*Work to do*.
Would you copy out the whole listing exactly as given?

··· Recorded data ···

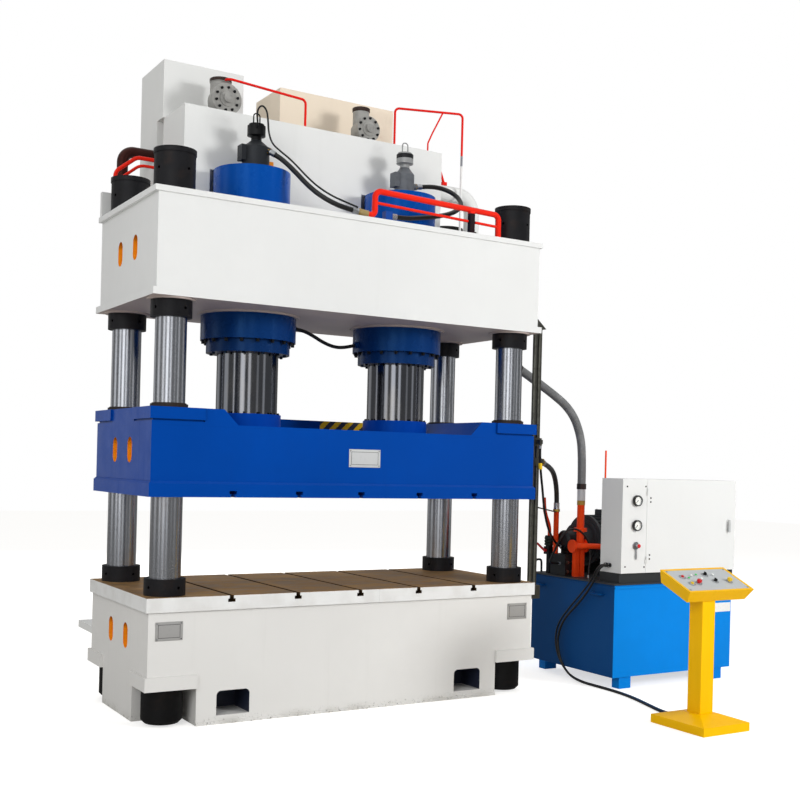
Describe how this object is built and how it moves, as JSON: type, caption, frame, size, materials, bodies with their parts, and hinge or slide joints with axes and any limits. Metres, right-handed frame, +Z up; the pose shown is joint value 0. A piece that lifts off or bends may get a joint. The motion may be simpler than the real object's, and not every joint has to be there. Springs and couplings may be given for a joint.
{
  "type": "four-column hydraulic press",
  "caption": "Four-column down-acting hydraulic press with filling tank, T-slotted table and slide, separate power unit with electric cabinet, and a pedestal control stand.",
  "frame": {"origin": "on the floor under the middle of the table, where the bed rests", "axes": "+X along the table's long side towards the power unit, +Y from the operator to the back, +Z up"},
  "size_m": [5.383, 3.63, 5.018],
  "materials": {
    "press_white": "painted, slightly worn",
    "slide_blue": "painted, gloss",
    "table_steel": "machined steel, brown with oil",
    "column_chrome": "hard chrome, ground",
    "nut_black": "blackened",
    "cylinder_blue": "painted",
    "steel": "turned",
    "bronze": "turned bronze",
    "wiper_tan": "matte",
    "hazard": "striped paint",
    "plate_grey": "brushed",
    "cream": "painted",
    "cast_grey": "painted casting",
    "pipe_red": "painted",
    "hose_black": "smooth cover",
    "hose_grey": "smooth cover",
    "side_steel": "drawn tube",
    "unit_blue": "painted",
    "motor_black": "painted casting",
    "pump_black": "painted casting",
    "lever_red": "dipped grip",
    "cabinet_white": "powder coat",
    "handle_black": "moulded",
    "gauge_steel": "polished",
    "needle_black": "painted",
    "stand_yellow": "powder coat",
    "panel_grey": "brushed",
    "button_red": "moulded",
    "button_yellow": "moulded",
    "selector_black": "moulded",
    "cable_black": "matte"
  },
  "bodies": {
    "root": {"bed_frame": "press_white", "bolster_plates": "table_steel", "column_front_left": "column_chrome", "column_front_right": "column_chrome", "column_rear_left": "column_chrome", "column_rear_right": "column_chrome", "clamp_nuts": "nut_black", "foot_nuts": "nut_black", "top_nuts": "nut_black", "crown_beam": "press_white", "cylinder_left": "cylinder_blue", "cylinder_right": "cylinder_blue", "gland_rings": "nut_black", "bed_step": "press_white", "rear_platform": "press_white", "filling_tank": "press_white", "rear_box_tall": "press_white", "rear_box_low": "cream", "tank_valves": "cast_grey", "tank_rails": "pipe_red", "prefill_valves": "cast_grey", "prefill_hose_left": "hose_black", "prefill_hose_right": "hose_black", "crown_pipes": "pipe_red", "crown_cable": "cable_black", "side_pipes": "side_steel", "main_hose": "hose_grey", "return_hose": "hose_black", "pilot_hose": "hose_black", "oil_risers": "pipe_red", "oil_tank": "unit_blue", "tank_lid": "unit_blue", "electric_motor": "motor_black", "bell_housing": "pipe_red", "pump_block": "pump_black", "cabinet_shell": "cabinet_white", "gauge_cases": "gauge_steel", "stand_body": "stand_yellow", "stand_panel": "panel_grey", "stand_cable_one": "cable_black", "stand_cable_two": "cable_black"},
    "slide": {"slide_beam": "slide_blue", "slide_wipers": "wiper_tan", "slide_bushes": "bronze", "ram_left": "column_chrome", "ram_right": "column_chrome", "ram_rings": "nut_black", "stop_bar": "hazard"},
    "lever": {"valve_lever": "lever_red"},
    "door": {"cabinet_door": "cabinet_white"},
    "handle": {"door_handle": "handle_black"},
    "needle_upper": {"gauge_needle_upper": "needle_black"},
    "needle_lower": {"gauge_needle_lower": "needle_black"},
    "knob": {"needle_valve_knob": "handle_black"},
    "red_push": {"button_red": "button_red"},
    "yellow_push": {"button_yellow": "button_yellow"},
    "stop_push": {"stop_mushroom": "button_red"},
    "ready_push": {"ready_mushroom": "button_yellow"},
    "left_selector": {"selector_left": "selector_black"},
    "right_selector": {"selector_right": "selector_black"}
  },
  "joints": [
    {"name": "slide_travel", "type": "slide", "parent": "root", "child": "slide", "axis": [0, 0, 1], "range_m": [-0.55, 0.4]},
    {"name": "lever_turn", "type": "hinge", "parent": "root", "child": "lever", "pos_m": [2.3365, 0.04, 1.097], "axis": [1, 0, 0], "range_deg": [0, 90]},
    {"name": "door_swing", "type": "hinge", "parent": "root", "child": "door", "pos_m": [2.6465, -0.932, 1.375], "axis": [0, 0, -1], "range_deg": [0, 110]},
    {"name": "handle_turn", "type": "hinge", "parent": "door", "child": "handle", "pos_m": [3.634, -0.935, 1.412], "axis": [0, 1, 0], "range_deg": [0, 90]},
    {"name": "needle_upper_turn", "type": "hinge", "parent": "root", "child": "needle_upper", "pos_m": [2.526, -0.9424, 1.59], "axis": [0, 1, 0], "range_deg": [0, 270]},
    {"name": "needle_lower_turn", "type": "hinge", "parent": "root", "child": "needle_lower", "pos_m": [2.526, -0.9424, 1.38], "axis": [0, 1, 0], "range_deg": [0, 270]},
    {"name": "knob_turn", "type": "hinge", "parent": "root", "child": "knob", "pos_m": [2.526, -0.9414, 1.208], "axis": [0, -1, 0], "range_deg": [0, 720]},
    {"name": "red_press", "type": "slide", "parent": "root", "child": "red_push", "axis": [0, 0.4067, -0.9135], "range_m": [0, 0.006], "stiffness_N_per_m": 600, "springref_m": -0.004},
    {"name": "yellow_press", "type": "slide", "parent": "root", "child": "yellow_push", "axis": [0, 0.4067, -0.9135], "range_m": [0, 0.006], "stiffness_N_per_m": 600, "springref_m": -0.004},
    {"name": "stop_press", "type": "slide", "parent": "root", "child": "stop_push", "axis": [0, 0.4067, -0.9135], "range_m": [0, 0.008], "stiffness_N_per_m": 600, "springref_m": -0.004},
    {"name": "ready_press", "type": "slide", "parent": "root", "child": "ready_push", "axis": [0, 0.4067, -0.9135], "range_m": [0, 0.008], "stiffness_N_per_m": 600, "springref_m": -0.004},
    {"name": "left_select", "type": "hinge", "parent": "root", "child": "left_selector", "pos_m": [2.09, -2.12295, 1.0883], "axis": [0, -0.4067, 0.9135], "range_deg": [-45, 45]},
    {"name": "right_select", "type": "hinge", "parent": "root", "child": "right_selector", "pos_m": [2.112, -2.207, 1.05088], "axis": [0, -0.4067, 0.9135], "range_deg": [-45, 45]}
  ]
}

···

*Solution to this exercise*.
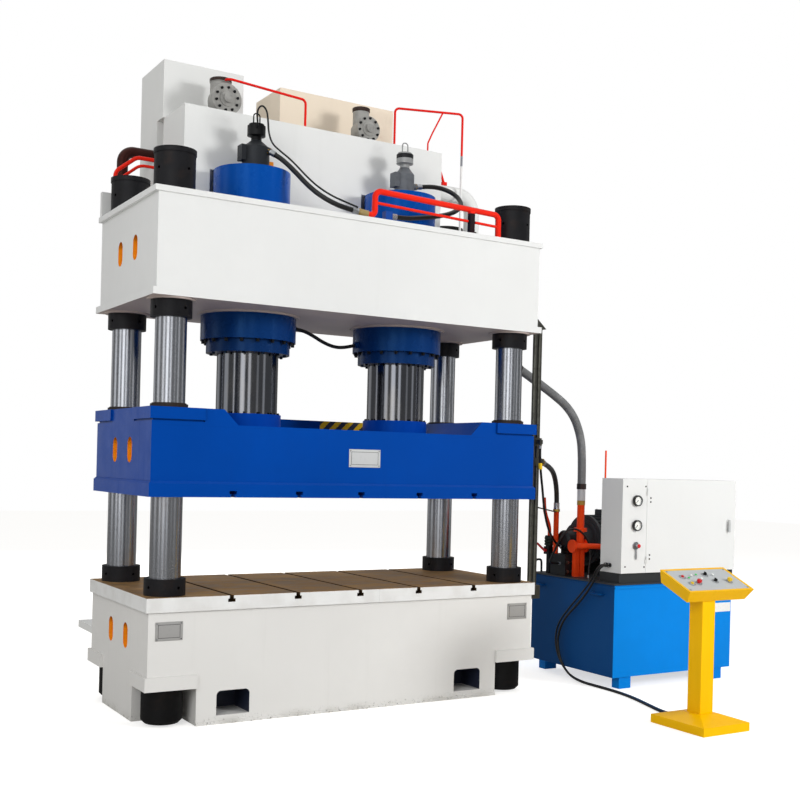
Describe how this object is built and how it moves, as JSON: type, caption, frame, size, materials, bodies with their parts, and hinge or slide joints with axes and any limits. Metres, right-handed frame, +Z up; the pose shown is joint value 0. A piece that lifts off or bends may get a joint. The motion may be simpler than the real object's, and not every joint has to be there. Springs and couplings may be given for a joint.
{
  "type": "four-column hydraulic press",
  "caption": "Four-column down-acting hydraulic press with filling tank, T-slotted table and slide, separate power unit with electric cabinet, and a pedestal control stand.",
  "frame": {"origin": "on the floor under the middle of the table, where the bed rests", "axes": "+X along the table's long side towards the power unit, +Y from the operator to the back, +Z up"},
  "size_m": [5.383, 3.63, 5.018],
  "materials": {
    "press_white": "painted, slightly worn",
    "slide_blue": "painted, gloss",
    "table_steel": "machined steel, brown with oil",
    "column_chrome": "hard chrome, ground",
    "nut_black": "blackened",
    "cylinder_blue": "painted",
    "steel": "turned",
    "bronze": "turned bronze",
    "wiper_tan": "matte",
    "hazard": "striped paint",
    "plate_grey": "brushed",
    "cream": "painted",
    "cast_grey": "painted casting",
    "pipe_red": "painted",
    "hose_black": "smooth cover",
    "hose_grey": "smooth cover",
    "side_steel": "drawn tube",
    "unit_blue": "painted",
    "motor_black": "painted casting",
    "pump_black": "painted casting",
    "lever_red": "dipped grip",
    "cabinet_white": "powder coat",
    "handle_black": "moulded",
    "gauge_steel": "polished",
    "needle_black": "painted",
    "stand_yellow": "powder coat",
    "panel_grey": "brushed",
    "button_red": "moulded",
    "button_yellow": "moulded",
    "selector_black": "moulded",
    "cable_black": "matte"
  },
  "bodies": {
    "root": {"bed_frame": "press_white", "bolster_plates": "table_steel", "column_front_left": "column_chrome", "column_front_right": "column_chrome", "column_rear_left": "column_chrome", "column_rear_right": "column_chrome", "clamp_nuts": "nut_black", "foot_nuts": "nut_black", "top_nuts": "nut_black", "crown_beam": "press_white", "cylinder_left": "cylinder_blue", "cylinder_right": "cylinder_blue", "gland_rings": "nut_black", "bed_step": "press_white", "rear_platform": "press_white", "filling_tank": "press_white", "rear_box_tall": "press_white", "rear_box_low": "cream", "tank_valves": "cast_grey", "tank_rails": "pipe_red", "prefill_valves": "cast_grey", "prefill_hose_left": "hose_black", "prefill_hose_right": "hose_black", "crown_pipes": "pipe_red", "crown_cable": "cable_black", "side_pipes": "side_steel", "main_hose": "hose_grey", "return_hose": "hose_black", "pilot_hose": "hose_black", "oil_risers": "pipe_red", "oil_tank": "unit_blue", "tank_lid": "unit_blue", "electric_motor": "motor_black", "bell_housing": "pipe_red", "pump_block": "pump_black", "cabinet_shell": "cabinet_white", "gauge_cases": "gauge_steel", "stand_body": "stand_yellow", "stand_panel": "panel_grey", "stand_cable_one": "cable_black", "stand_cable_two": "cable_black"},
    "slide": {"slide_beam": "slide_blue", "slide_wipers": "wiper_tan", "slide_bushes": "bronze", "ram_left": "column_chrome", "ram_right": "column_chrome", "ram_rings": "nut_black", "stop_bar": "hazard"},
    "lever": {"valve_lever": "lever_red"},
    "door": {"cabinet_door": "cabinet_white"},
    "handle": {"door_handle": "handle_black"},
    "needle_upper": {"gauge_needle_upper": "needle_black"},
    "needle_lower": {"gauge_needle_lower": "needle_black"},
    "knob": {"needle_valve_knob": "handle_black"},
    "red_push": {"button_red": "button_red"},
    "yellow_push": {"button_yellow": "button_yellow"},
    "stop_push": {"stop_mushroom": "button_red"},
    "ready_push": {"ready_mushroom": "button_yellow"},
    "left_selector": {"selector_left": "selector_black"},
    "right_selector": {"selector_right": "selector_black"}
  },
  "joints": [
    {"name": "slide_travel", "type": "slide", "parent": "root", "child": "slide", "axis": [0, 0, 1], "range_m": [-0.55, 0.4]},
    {"name": "lever_turn", "type": "hinge", "parent": "root", "child": "lever", "pos_m": [2.3365, 0.04, 1.097], "axis": [1, 0, 0], "range_deg": [0, 90]},
    {"name": "door_swing", "type": "hinge", "parent": "root", "child": "door", "pos_m": [2.6465, -0.932, 1.375], "axis": [0, 0, -1], "range_deg": [0, 110]},
    {"name": "handle_turn", "type": "hinge", "parent": "door", "child": "handle", "pos_m": [3.634, -0.935, 1.412], "axis": [0, 1, 0], "range_deg": [0, 90]},
    {"name": "needle_upper_turn", "type": "hinge", "parent": "root", "child": "needle_upper", "pos_m": [2.526, -0.9424, 1.59], "axis": [0, 1, 0], "range_deg": [0, 270]},
    {"name": "needle_lower_turn", "type": "hinge", "parent": "root", "child": "needle_lower", "pos_m": [2.526, -0.9424, 1.38], "axis": [0, 1, 0], "range_deg": [0, 270]},
    {"name": "knob_turn", "type": "hinge", "parent": "root", "child": "knob", "pos_m": [2.526, -0.9414, 1.208], "axis": [0, -1, 0], "range_deg": [0, 720]},
    {"name": "red_press", "type": "slide", "parent": "root", "child": "red_push", "axis": [0, 0.4067, -0.9135], "range_m": [0, 0.006], "stiffness_N_per_m": 600, "springref_m": -0.004},
    {"name": "yellow_press", "type": "slide", "parent": "root", "child": "yellow_push", "axis": [0, 0.4067, -0.9135], "range_m": [0, 0.006], "stiffness_N_per_m": 600, "springref_m": -0.004},
    {"name": "stop_press", "type": "slide", "parent": "root", "child": "stop_push", "axis": [0, 0.4067, -0.9135], "range_m": [0, 0.008], "stiffness_N_per_m": 600, "springref_m": -0.004},
    {"name": "ready_press", "type": "slide", "parent": "root", "child": "ready_push", "axis": [0, 0.4067, -0.9135], "range_m": [0, 0.008], "stiffness_N_per_m": 600, "springref_m": -0.004},
    {"name": "left_select", "type": "hinge", "parent": "root", "child": "left_selector", "pos_m": [2.09, -2.12295, 1.0883], "axis": [0, -0.4067, 0.9135], "range_deg": [-45, 45]},
    {"name": "right_select", "type": "hinge", "parent": "root", "child": "right_selector", "pos_m": [2.112, -2.207, 1.05088], "axis": [0, -0.4067, 0.9135], "range_deg": [-45, 45]}
  ]
}